Enfin, il arrive aussi que le calcul soit enseigné par des routines du simple fait
qu’un tel enseignement, de toutes façons réputé important, est plus facile que
d’autres. Il évite d’avoir à penser, et l’enseignant n’y court aucun risque. Il serait
aussi faux d’éliminer a priori cette dernière hypothèse que de la généraliser.

4. Rôle et portée du calcul

Si le calcul routinier est la cause de si grandes et si anciennes difficultés, il est
opportun d’y réfléchir fondamentalement. Revenons sur notre question de départ.

Qu’est-ce que le calcul ? À quoi sert-il ? D’où vient-il ?

Calculer, c’est remplacer des pas de raisonnement par des manipulations
formelles (de symboles), c’est-à-dire sans s’inquiéter du sens, du fond. Il est possible
de calculer à l’intérieur de toute structure mathématique, en faisant fonctionner les
relations exprimées par les axiomes et les théorèmes.

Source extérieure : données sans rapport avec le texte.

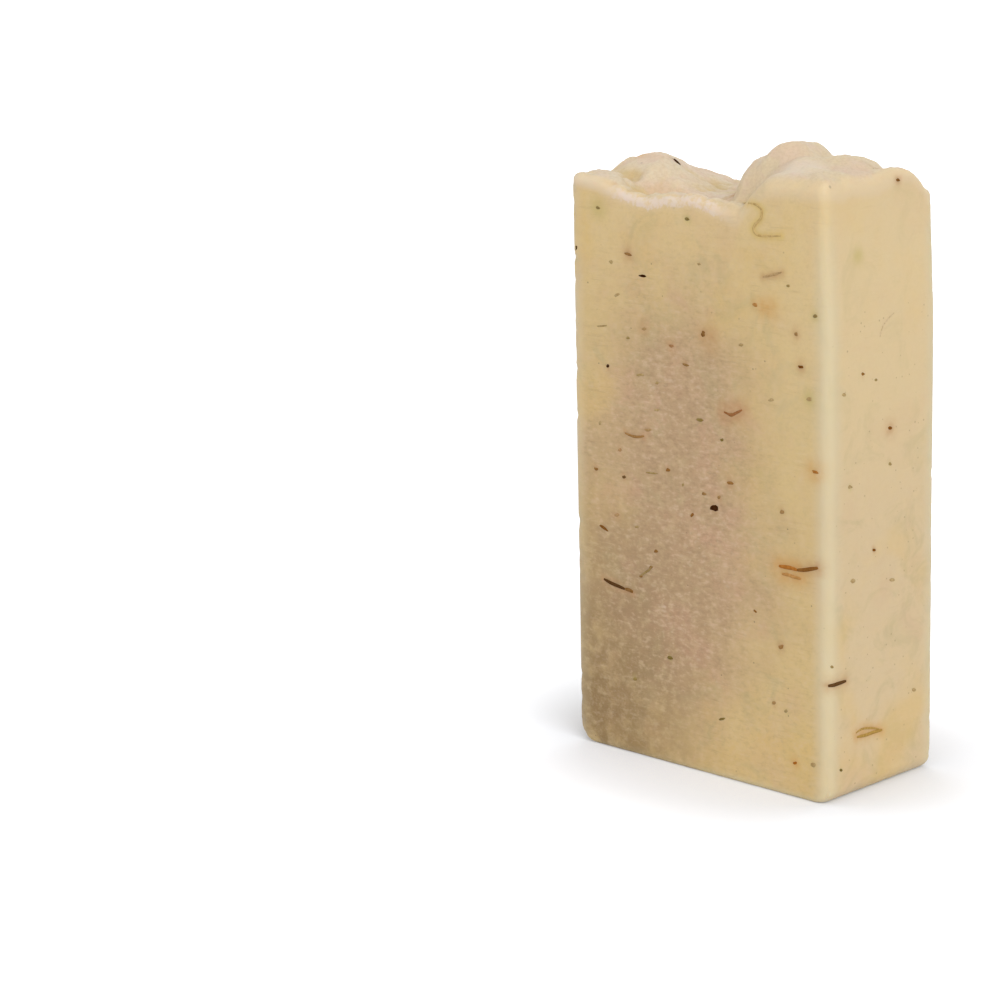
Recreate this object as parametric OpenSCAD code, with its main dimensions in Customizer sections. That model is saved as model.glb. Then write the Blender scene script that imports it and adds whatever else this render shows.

La réduction du raisonnement, c’est-à-dire de la résolution des problèmes, au
calcul, revient comme un leitmotiv et un objectif fondamental à travers l’histoire des
mathématiques.
On le trouve chez Euclide lorsqu’il établit, dans les Éléments, les
bases d’un calcul sur les segments. Il revient chez Viète, qui, au XVIème siècle,
introduit l’usage des symboles en algèbre, pour la résolution des équations. Au
XVIIème siècle, Descartes et Fermat ramènent une bonne partie de la géométrie à des
calculs dans un système de coordonnées. Plus tard, dans le même siècle, Leibniz
tente de jeter les bases d’un calcul logique, qui sera plus tard repris par Boole. Sur
un autre plan, et en parallèle avec Newton, il ramène les recherches d’aires, de
volumes et de centres d’inertie à des calculs de primitives, alors qu’Archimède, vingt
siècles auparavant, inventait pour chaque problème de ce genre une méthode
appropriée.
À la fin du XVIIIème siècle et au début du XIXème, Lagrange s’efforce
de donner un fondement au calcul infinitésimal et à la mécanique en les réduisant à
de purs calculs. Au XVIIIème siècle, les déterminants sont introduits par
Vandermonde et Bézout pour synthétiser et rendre routinière la résolution des
équations linéaires. Les matrices apparaissent au XIXème siècle avec Cayley pour
calculer les transformations linéaires.

Faute d’espace, nous nous bornerons ici à ces
quelques jalons historiques. Mais sans doute suffisent-ils à témoigner de la constance
et de l’ingéniosité que les mathématiciens ont déployées pour remplacer, dès que
c’est possible, les raisonnements par des calculs. Serait-ce, puisqu’il est plus facile
de calculer que de penser, un effet de l’irrépressible paresse des hommes ?

Nous
verrons ci-après qu’il n’en est rien.

Mais voyons maintenant l’autre face de la question. S’il est vrai qu’il est plus
facile de calculer que de penser, il est par contre plus stimulant et plus éclairant de penser que de calculer. Sauf exception, calculer est ennuyeux.
Aussi des trésors
d’ingéniosité ont-ils été dépensés à travers l’histoire, d’une part pour abréger les
calculs, et d’autre part pour les remplacer quand c’est possible par « des
raisonnements conceptuels
 » (l’expression est de J. Dieudonné). Un exemple majeur
de cette tendance est le double courant d’idées qui a conduit à l’algèbre linéaire. Les
vecteurs ont servi non seulement à abréger les calculs en coordonnées de la
géométrie analytique (trois équations étant remplacées par une seule), mais encore à
se passer d’un système d’axes arbitraires et à calculer sur des éléments géométriques
appartenant aux figures étudiées, des éléments dits intrinsèques, et donc de conserver
au cours des calculs une vue de la question posée.
Les vecteurs ont engendré
historiquement les espaces vectoriels, et les transformations linéaires de ceux-ci ont
été d’abord étudiées en utilisant les matrices et les déterminants, dont nous avons vu
ci-dessus comment et pourquoi ils sont nés.
Mais déterminants et matrices sont des
outils lourds à manier et absorbants. Ils sont aujourd’hui remplacés dans la
construction théorique de l’algèbre linéaire par des raisonnements et calculs souvent
brefs, portant directement sur les transformations linéaires, et au cours desquels on
garde une vue claire de ce qu’on cherche. Il ne faudrait pas croire pourtant que les
coordonnées et les matrices ont été liquidées une fois pour toutes, car on est bien
obligé d’y revenir dès que l’on veut traiter numériquement un cas d’espèce.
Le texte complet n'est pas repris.